Whilst I sincerely hope that this is indeed the first sign of a change of heart, I’m afraid many of the comments here very strongly remind me of the old saying about counting unhatched eggs.
One story in the Grauniad with a few choice quotes from Greenpiss and the Committee on Climate Change has my bullshit meter flashing at danger levels.
Don’t forget that both Cameron and Clegg don’t have a principle anywhere in their bodies and both have (through their wives) a direct financial interest in BigWind.
Don’t forget that Secretary of State for Energy & Climate Change is Buff Huhne. As wild eyed a greenie true believer as you could wish for.
The Grauniad says “Now government sources confirm they will not be bringing forward legislation in the autumn and will instead spend the summer working on “the larger picture”. They will open a consultation on the idea in the autumn with the results being presented to parliament as a white paper in the new year.”
Let’s just wait to see what “the larger picture” looks like before we start breaking out the champagne. Or even the Newcastle Brown Ale.

roger
August 16, 2010 12:21 pm

As the coalition is brought face to face with the financial reality engendered by thirteen years of left wing pandering to the green lobbyists, common sense is forced upon them. The frivolity funding cupboard is bare and the colder winters that could now ensue might decimate the pensioners whose interest on savings is currently being appropriated from their income by means of a deliberately low bank rate in order to save the ruined economy.

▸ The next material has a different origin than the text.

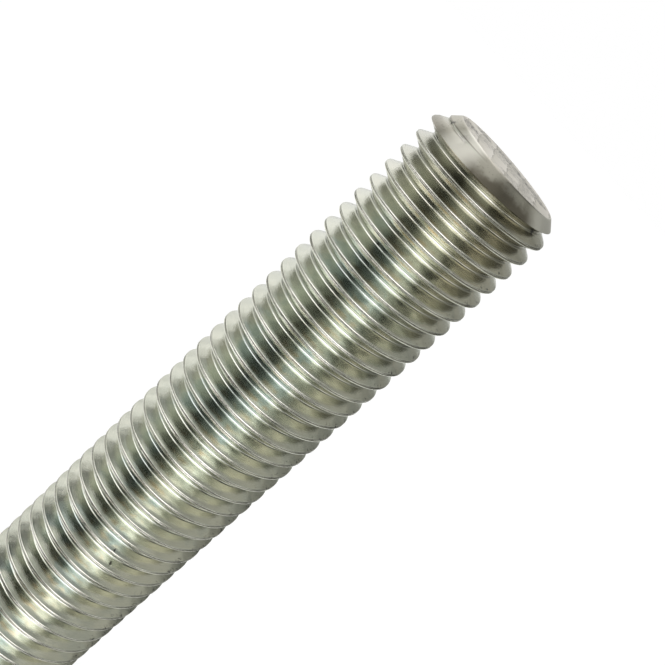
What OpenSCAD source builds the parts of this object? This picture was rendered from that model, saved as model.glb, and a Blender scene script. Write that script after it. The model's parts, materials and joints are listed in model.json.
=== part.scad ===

The Office of Renewable Energy Deployment and the Department of Energy and Climate Change would seem at this time to be ideal candidates for the axe along with the incredibly stupid Chris Huhne who is convinced that NUCLEAR is not a low carbon alternative and should therefore not qualify for the liberal assistance lavished on wind and tide.
Here in “rights before responsibilities” Scotland, the never – never land of Alex Salmond, the lights will undoubtedly be the first to go out and that quite soon.
At this very moment wind is providing 0.1% of total consumption whilst the French interconnector is sending UK 5.7% to help meet our total demand.